While the government has said it will negotiate support on an issue by issue basis, practically it will seek the support of the NDP and the Bloc on social and environmental issues and it will require the support of the Conservatives on some business and defence issues. Overall, this Parliament will lean more left than right. Business-minded associations may find themselves playing defense. Associations, more interested in social and environmental issues, will find new opportunities to advance their issues.

 

Obviously, the party that is "propping up" the government on a particular issue or bill will demand policy concessions in return for this support. Because negotiations will occur on an ongoing basis, association executives directly interested in a particular issue will have to be particularly attentive.

 

Political Leverage over Cabinet and the Public Service

Associations executives know many important decisions affecting business outcomes are made at the "official" and Cabinet levels. Traditionally associations cultivate key relationship in the bureaucracy because Cabinet Government vests officials with great influence and power. 

 

In a minority government, associations that successfully negotiate an understanding with officials and ministers in private may find deals renegotiated in the Commons.

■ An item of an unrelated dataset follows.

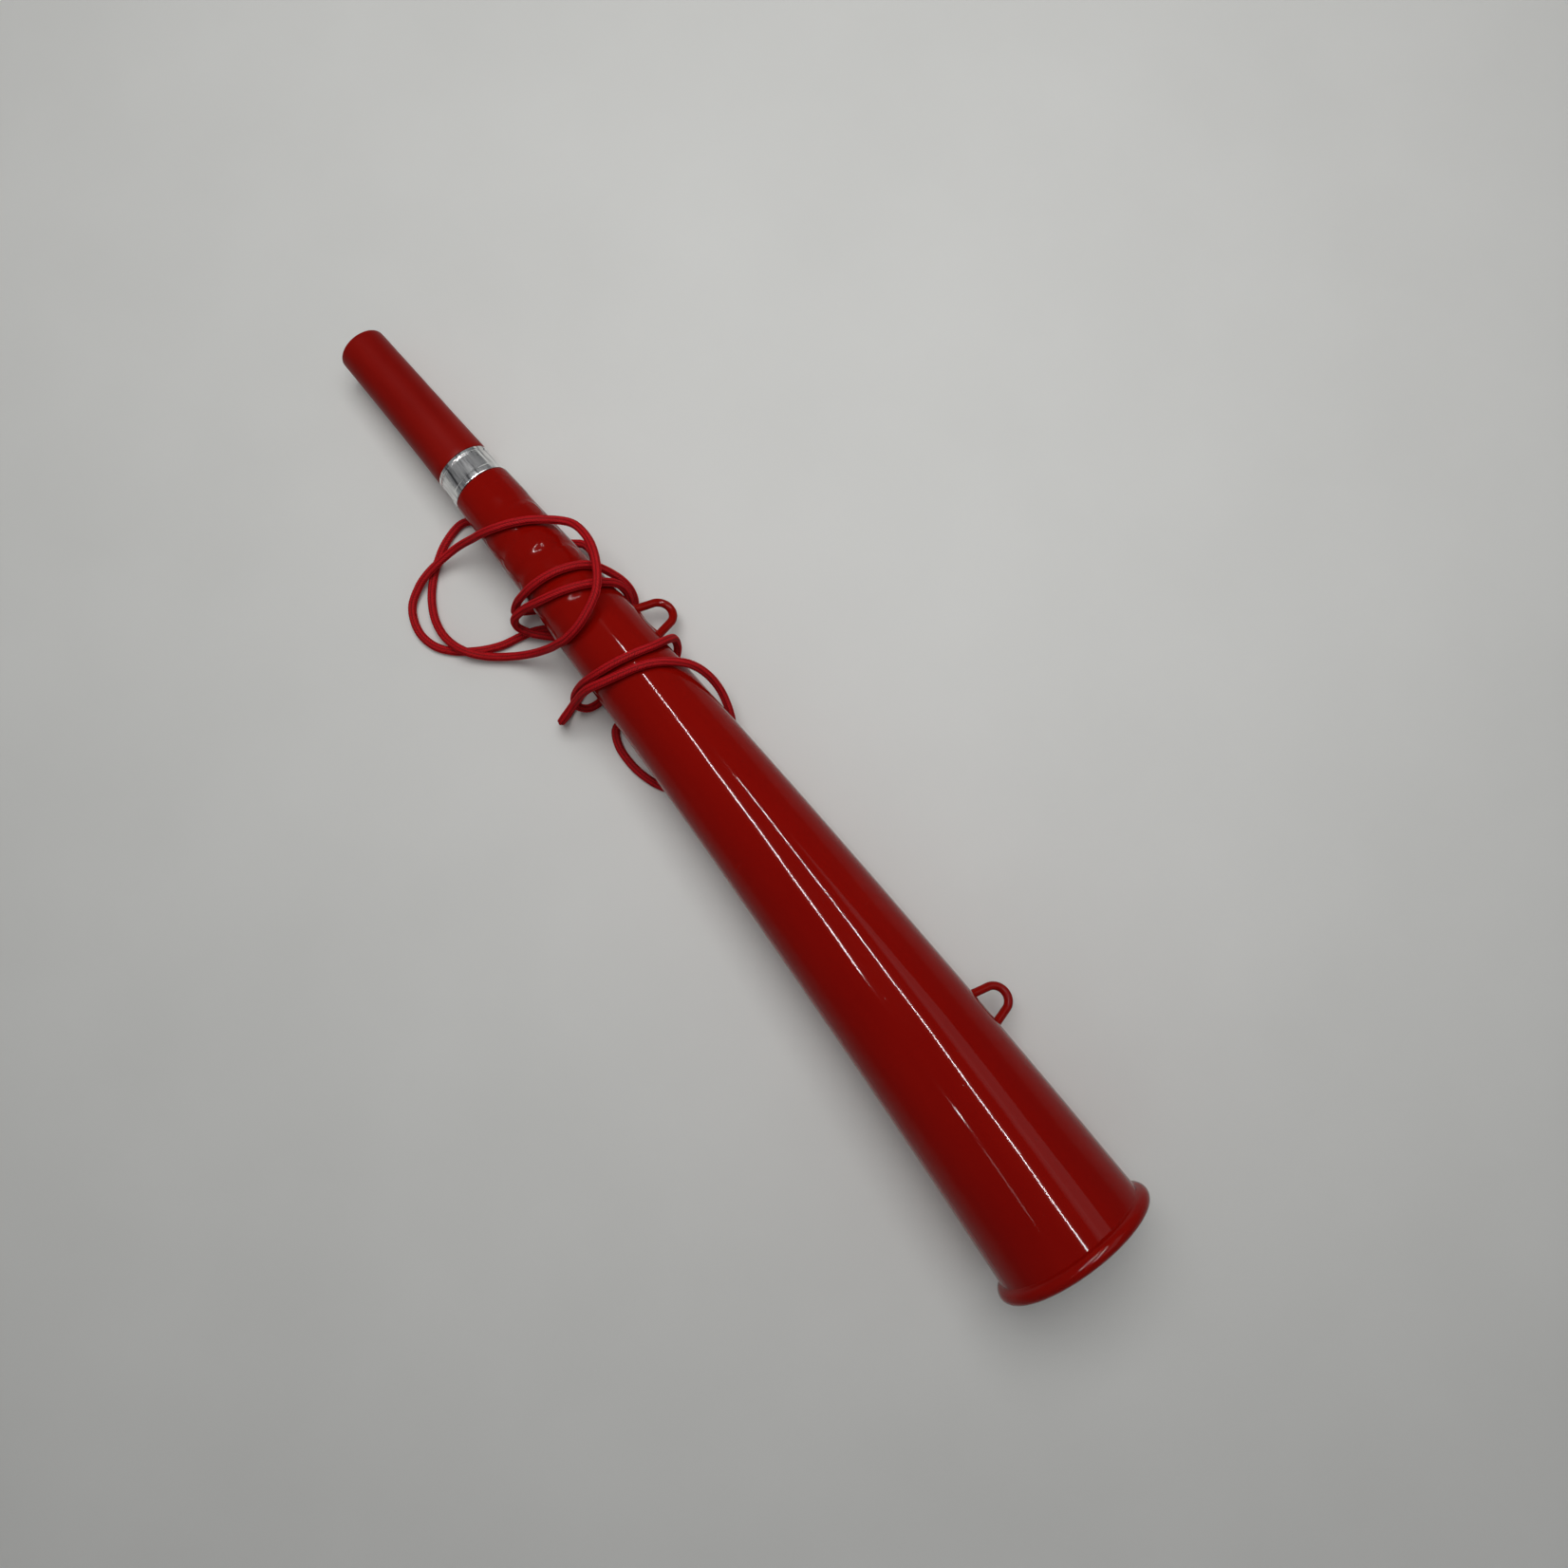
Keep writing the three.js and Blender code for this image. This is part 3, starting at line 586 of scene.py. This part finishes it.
def moulded_plastic(name, dark, light, rough, wave, peel, shine, satin=None, stretch=None):
    """Coloured moulded plastic with faint flow marks, soft unevenness and a fine skin.

    satin is (x where it is full, x where it has faded out, roughness) of a worn, duller part.
    stretch is the length of the stretches, along x, that each lean a little differently.
    """
    material, shader, add, link = new_material(name)
    place = add("ShaderNodeTexCoord").outputs["Object"]
    flow = add("ShaderNodeMapping", {"Vector": place})
    flow.inputs["Scale"].default_value = (6, 40, 40)
    cloud = add("ShaderNodeTexNoise", {"Vector": flow.outputs["Vector"]})
    cloud.inputs["Scale"].default_value = 1.6
    cloud.inputs["Detail"].default_value = 4
    link(colours_of(add, cloud.outputs["Fac"], [(0.3, dark), (0.7, light)]), shader.inputs["Base Color"])
    smudge = add("ShaderNodeTexNoise", {"Vector": place})
    smudge.inputs["Scale"].default_value = 45
    smudge.inputs["Detail"].default_value = 6
    roughness = spread_of(add, smudge.outputs["Fac"], rough * 0.8, rough * 1.25)
    if satin:
        along = add("ShaderNodeSeparateXYZ", {"Vector": place}).outputs["X"]
        worn = add("ShaderNodeMapRange", {"Value": along})
        for key, value in zip(("From Min", "From Max", "To Min", "To Max"), (*satin, 0.0)):
            worn.inputs[key].default_value = value
        rougher = add("ShaderNodeMath", operation="MAXIMUM")
        link(roughness, rougher.inputs[0])
        link(worn.outputs["Result"], rougher.inputs[1])
        roughness = rougher.outputs[0]
    link(roughness, shader.inputs["Roughness"])
    skin = add("ShaderNodeTexNoise", {"Vector": place})
    skin.inputs["Scale"].default_value = 1400
    fine = add("ShaderNodeBump", {"Height": skin.outputs["Fac"]})
    fine.inputs["Strength"].default_value = peel
    fine.inputs["Distance"].default_value = 0.00002
    slow = add("ShaderNodeTexNoise", {"Vector": place})
    slow.inputs["Scale"].default_value = 70
    broad = add("ShaderNodeBump", {"Height": slow.outputs["Fac"], "Normal": fine.outputs["Normal"]})
    broad.inputs["Strength"].default_value = wave
    broad.inputs["Distance"].default_value = 0.0002
    normal = broad.outputs["Normal"]
    if stretch:
        parts = add("ShaderNodeSeparateXYZ", {"Vector": place})
        snapped = add("ShaderNodeMath", operation="SNAP")
        link(parts.outputs["X"], snapped.inputs[0])
        snapped.inputs[1].default_value = stretch
        joined = add(
            "ShaderNodeCombineXYZ",
            {"X": snapped.outputs[0], "Y": parts.outputs["Y"], "Z": parts.outputs["Z"]},
        )
        lean = add("ShaderNodeTexNoise", {"Vector": joined.outputs["Vector"]})
        lean.inputs["Scale"].default_value = 30
        leaning = add("ShaderNodeBump", {"Height": lean.outputs["Fac"], "Normal": normal})
        leaning.inputs["Strength"].default_value = 1.0
        leaning.inputs["Distance"].default_value = LEAN_DEPTH
        normal = leaning.outputs["Normal"]
    link(normal, shader.inputs["Normal"])
    shader.inputs["Specular IOR Level"].default_value = shine
    return material


def metal(name, colours, rough, grain, streak):
    """Metal with streaks along the horn, streak metres wide, and fine turning marks round the axis. The
    streaks set the roughness and the base colour; with dark and bright colours the base colour paints
    reflection bands.
    """
    material, shader, add, link = new_material(name, metallic=1.0)
    place = add("ShaderNodeTexCoord").outputs["Object"]
    drawn = add("ShaderNodeMapping", {"Vector": place})
    drawn.inputs["Scale"].default_value = (0.12 / streak, 1 / streak, 1 / streak)
    streaks = add("ShaderNodeTexNoise", {"Vector": drawn.outputs["Vector"]})
    streaks.inputs["Scale"].default_value = 1.0
    streaks.inputs["Detail"].default_value = 3
    link(colours_of(add, streaks.outputs["Fac"], colours), shader.inputs["Base Color"])
    link(spread_of(add, streaks.outputs["Fac"], rough * 1.5, rough * 0.6), shader.inputs["Roughness"])
    stretch = add("ShaderNodeMapping", {"Vector": place})
    stretch.inputs["Scale"].default_value = (2600, 60, 60)
    marks = add("ShaderNodeTexNoise", {"Vector": stretch.outputs["Vector"]})
    marks.inputs["Scale"].default_value = 1.0
    bump = add("ShaderNodeBump", {"Height": marks.outputs["Fac"]})
    bump.inputs["Strength"].default_value = grain
    bump.inputs["Distance"].default_value = 0.00012
    link(bump.outputs["Normal"], shader.inputs["Normal"])
    return material


def braid_material(name):
    """Braided polyester: painted shade darkens the grooves and a painted highlight lightens the stitch
    crests, with fine fibre lines along each stitch.
    """
    material, shader, add, link = new_material(name)
    relief = add("ShaderNodeAttribute", attribute_name="relief").outputs["Fac"]
    fibre = add("ShaderNodeAttribute", attribute_name="fibre").outputs["Fac"]
    place = add("ShaderNodeTexCoord").outputs["Object"]
    # Base colour by relief: painted shade, near black, in the grooves and a painted highlight, bright red, on
    # the stitch crests
    colours = [(0.0, (0.05, 0.0004, 0.0008)), (0.5, (0.36, 0.0030, 0.0055)), (1.0, (0.62, 0.0100, 0.0160))]
    body = colours_of(add, relief, colours)
    cloud = add("ShaderNodeTexNoise", {"Vector": place})
    cloud.inputs["Scale"].default_value = 900
    shade = add("ShaderNodeMix", {0: spread_of(add, cloud.outputs["Fac"], 0.0, 0.5)}, data_type="RGBA")
    link(body, shade.inputs[6])
    shade.inputs[7].default_value = (0.30, 0.003, 0.005, 1)
    link(shade.outputs[2], shader.inputs["Base Color"])
    turns = add("ShaderNodeMath", operation="MULTIPLY")
    link(fibre, turns.inputs[0])
    turns.inputs[1].default_value = 2 * np.pi * 5
    wave = add("ShaderNodeMath", operation="SINE")
    link(turns.outputs[0], wave.inputs[0])
    bump = add("ShaderNodeBump", {"Height": wave.outputs[0]})
    bump.inputs["Strength"].default_value = 0.35
    bump.inputs["Distance"].default_value = 0.00004
    link(bump.outputs["Normal"], shader.inputs["Normal"])
    link(spread_of(add, cloud.outputs["Fac"], 0.55, 0.8), shader.inputs["Roughness"])
    shader.inputs["Specular IOR Level"].default_value = 0.06
    return material


barrel_plastic = moulded_plastic(
    "barrel_red",
    (0.236, 0.0026, 0.0009),
    (0.262, 0.0036, 0.0013),
    rough=0.05,
    wave=0.06,
    peel=0.03,
    shine=0.08,
    satin=(-0.098, -0.075, 0.11),
    stretch=0.0135,
)
mouthpiece_plastic = moulded_plastic(
    "mouthpiece_red", (0.200, 0.0036, 0.0020), (0.262, 0.0062, 0.0034), 0.36, 0.10, 0.2, 0.05
)
# Chrome streaks: partly real drawn streaks, partly painted reflection, dark and bright bands set into the
# base colour
chrome_painted_reflection_colours = [(0.32, (0.10, 0.10, 0.11)), (0.42, (0.62, 0.62, 0.62)), (0.58, (0.98, 0.98, 0.97))]
brass_colours = [(0.35, (0.62, 0.42, 0.14)), (0.65, (0.72, 0.51, 0.20))]
chrome = metal("chrome", chrome_painted_reflection_colours, 0.20, 0.2, streak=0.0028)
brass = metal("brass", brass_colours, 0.22, 0.3, streak=0.001)
block_plastic = moulded_plastic(
    "block_black", (0.012, 0.012, 0.013), (0.022, 0.022, 0.024), 0.45, 0.2, 0.5, 0.4
)
braid = braid_material("braid_red")


def finish_piece(piece, material, body, slot, *nodes):
    piece.data.materials.clear()
    piece.data.materials.append(material)
    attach(piece, body)
    if nodes:
        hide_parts(*nodes)


finish_piece(barrel, barrel_plastic, "horn", "barrel_plastic", "horn_barrel", "bell_end")
finish_piece(upper_lug, barrel_plastic, "horn", "barrel_plastic", "upper_lug")
finish_piece(lower_lug, barrel_plastic, "horn", "barrel_plastic", "lower_lug")
finish_piece(upper_web, barrel_plastic, "horn", "barrel_plastic")
finish_piece(lower_web, barrel_plastic, "horn", "barrel_plastic")
finish_piece(ring, chrome, "horn", "ring_chrome", "chrome_ring")
finish_piece(mouthpiece, mouthpiece_plastic, "mouthpiece", "mouthpiece_plastic", "mouthpiece_tube")
finish_piece(cord, braid, "horn", "lanyard_braid", "lanyard_loop", "lanyard_turns", "lanyard_tail")
finish_piece(knot_a, braid, "horn", "lanyard_braid", "lanyard_knot_a")
finish_piece(knot_b, braid, "horn", "lanyard_braid", "lanyard_knot_b")
for node, material in (
    ("reed_block", block_plastic),
    ("reed_wedge", block_plastic),
    ("reed_shallot", brass),
    ("reed_collar", brass),
    ("reed_tongue", brass),
):
    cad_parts[node].data.materials.clear()
    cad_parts[node].data.materials.append(material)

# ---- Floor and light ----
FLOOR_HALF = 4.0
FLOOR_CORNERS = [(x * FLOOR_HALF, y * FLOOR_HALF, 0) for x, y in ((-1, -1), (1, -1), (1, 1), (-1, 1))]
floor_mesh = bpy.data.meshes.new("floor")
floor_mesh.from_pydata(FLOOR_CORNERS, [], [(0, 1, 2, 3)])
floor = bpy.data.objects.new("floor", floor_mesh)
scene.collection.objects.link(floor)
floor_material, floor_shader, add, link = new_material("floor_pale")
floor_place = add("ShaderNodeTexCoord").outputs["Object"]
mottle = add("ShaderNodeTexNoise", {"Vector": floor_place})
mottle.inputs["Scale"].default_value = 9
mottle.inputs["Detail"].default_value = 5
link(
    colours_of(add, mottle.outputs["Fac"], [(0.3, (0.66, 0.66, 0.635)), (0.7, (0.69, 0.69, 0.665))]),
    floor_shader.inputs["Base Color"],
)
floor_shader.inputs["Roughness"].default_value = 0.55
floor_shader.inputs["Specular IOR Level"].default_value = 0.3
floor_mesh.materials.append(floor_material)


def softbox(name, place, size, power):
    """A square light facing down, for soft shadows; it leaves no square reflection on the gloss."""
    data = bpy.data.lights.new(name, "AREA")
    data.size = size
    data.energy = power
    light = bpy.data.objects.new(name, data)
    scene.collection.objects.link(light)
    light.location = place
    light.visible_glossy = False


def strip_light(name, start, end, width, radiance):
    """A long narrow light overhead, from start to end, facing down; it only draws a line on the gloss."""
    start, end = Vector(start), Vector(end)
    run = end - start
    data = bpy.data.lights.new(name, "AREA")
    data.shape = "RECTANGLE"
    data.size = run.length
    data.size_y = width
    data.energy = radiance * np.pi * run.length * width
    light = bpy.data.objects.new(name, data)
    scene.collection.objects.link(light)
    light.location = (start + end) / 2
    light.rotation_euler = (0, 0, np.arctan2(run.y, run.x))
    light.visible_diffuse = False


SOFTBOX_PLACE = (-0.35, 0.30, 1.2)
SOFTBOX_SIZE = 0.9
SOFTBOX_POWER = 10.1
STRIP_HEIGHT = 1.5
GLOW_HEIGHT = 1.503  # just above the edge strip that it widens
TUBE_WIDTH = 0.034
TUBE_RADIANCE = 150
STRIPS = (  # name, x and y of the start and the end, height, width, radiance
    ("tube_a", (-0.80, 0.56), (-0.04, -0.35), STRIP_HEIGHT, TUBE_WIDTH, TUBE_RADIANCE),
    ("tube_a_far", (0.222, -0.572), (0.246, -0.596), STRIP_HEIGHT, TUBE_WIDTH, TUBE_RADIANCE),
    ("tube_a_end", (0.30, -0.65), (0.43, -0.78), STRIP_HEIGHT, TUBE_WIDTH, 9),
    ("tube_b", (-0.50, 0.98), (0.66, 0.09), STRIP_HEIGHT, TUBE_WIDTH, TUBE_RADIANCE),
    ("pale_edge", (-0.34, 1.58), (1.02, 0.54), STRIP_HEIGHT, 0.12, 0.8),
    ("pale_glow", (-0.34, 1.58), (1.02, 0.54), GLOW_HEIGHT, 0.26, 0.7),
    ("pale_wall", (-0.10, 1.90), (1.26, 0.86), STRIP_HEIGHT, 0.90, 1.3),
)
softbox("overhead", SOFTBOX_PLACE, SOFTBOX_SIZE, SOFTBOX_POWER)
for name, start, end, height, width, radiance in STRIPS:
    strip_light(name, (*start, height), (*end, height), width, radiance)

ROOM_COLOUR = (0.97, 0.98, 1.0, 1)
ROOM_STRENGTH = 0.18
world = bpy.data.worlds.new("room")
scene.world = world
world.use_nodes = True
background = world.node_tree.nodes["Background"]
background.inputs["Color"].default_value = ROOM_COLOUR
background.inputs["Strength"].default_value = ROOM_STRENGTH
scene.view_settings.view_transform = "Standard"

In a majority government, the governing party and its regional caucus groupings tend to have the greatest influence.  In a minority context, power is more widely distributed in Parliament.  Individual MPs can demand and receive decision-making power and influence over decisions previously outside their purview. 

 

The Action will be in the Committees

 

There will be a natural tendency to work out more issues in Parliamentary Committees.

 

In a majority government, ministers and senior departmental officials cherry-pick the recommendations offered by the Standing Committees and ignoring ones they do not like, sometime dismissing entire reports. They no longer have that luxury.  Trade-offs and agreements and opposition votes will have to be lined up before any item reaches the House for a vote. Consequently, more legislations will be held up or die in committees or take on entirely new features.

 

The roles of the Chairman and Parliamentary Secretaries will be critical to committee work as will a good internal working relationship with the Opposition critics.  Committee hearings and deliberations will become both more strategically important and challenging to interested associations.

 

107 New Players

 

In dealing with the increased power of Members of Parliament, also take note that one third of the House of Commons is now made up of freshman members  - 41 new Conservatives, 31 new Liberals, 26 new Bloc Québécois and nine new NDP MPs. So many new members will shift the dynamics of existing caucus and parliamentary committees. So many new members will shift the dynamics of existing caucus and parliamentary committees.

 

An individual MP can be a powerful advocate in a minority government. Many of these new members have had relationships with associations, NGO and community groups. Association executives should get to know these new MPs and renew acquaintance with older members. Determine who your supporters are. It is incumbent upon the association advocates to pick their "champions" carefully, and educate these champions to assist with beneficial outcomes.


Good Bye Democratic Deficit

A minority government has a way of erasing the democratic deficit. Government survival depends on the support of individual Members of Parliament, even those from opposing sides of the House. Beyond that, the Martin Government is committed to more free votes and more policy-making influence from Parliamentarians and Parliamentary Committees, including swearing in opposition members, Parliamentary Secretaries and committee chairs (as Privy Councillors) for the purpose of confidential briefings and more open dialogue. . 

We would also note that in a minority government situation, Senators will catch the liberated spirit of the Commons and be more inclined to flex their existing legislative muscles.  These are not inconsiderable when used with adroitness and persistence.

 

Governing without Parliament

A minority government only feels safe when Parliament is not sitting.  Any minority government will do as much as it can via existing regulations or executive decisions and go to Parliament only on issues when absolutely required. Associations should ask themselves what the Government can do for them that does not require either legislation or a budget item.

 

Will that be One Budget or Two?

 

Many associations’ lobbying efforts are targeted at the Government’s annual budget introduced in February. This parliament may last one to two years. One budget introduced and passed is certainly possible but two is a stretch. If your association does not have your item inserted in the upcoming budget (which means you should have already started) there may not be another opportunity prior to the next election.

 

The Provinces Have A Seat at the Table

 

Because Mr. Martin and his advisors have tied so much of their own agenda to issues primarily under provincial jurisdiction (healthcare, cities, training, etc.) the positions and actions of the provinces will ricochet around the  Commons picking up both support and opposition. The provinces are likely to be more actively lobbied as certain groups seek leverage over federal positions.

 

Final Thoughts for Association Executives:

Minority Governments can be surprisingly energetic. They are unpredictable. They present both risks and opportunities.   They give association advocates new opportunities to influence outcomes, even those typically driven and decided at the Cabinet table. Individual Members of Parliament, from all sides of the House, can be key to voting outcomes.

 

Even where regulatory, expenditure or policy decisions are made outside the direct purview of Parliament; a skilled advocate can mobilize allies in Parliament to seek leverage in support of beneficial outcomes. As decision-making is vested more in the hands of elected officials and less in the hands of bureaucrats, new (and sometimes innovative) ideas can find their way into government policy and legislation. A new approach or idea may more easily gain traction via a Parliamentarian proponent as through a policy framework created, vetted and revised through bureaucratic consultation processes and a myriad of bureaucratic reviews and rewrites.

 

A minority parliament will be a good time for some associations to ‘Think Big’ and push for major change.

 

And remember, grassroots campaigns have a greater potential impact in a minority parliament. Eighty of the current Members of Parliament won their riding by less than 3000 votes. Any association that demonstrates it can mobilize a significant number of these MPs constituents around their issues will have their attention.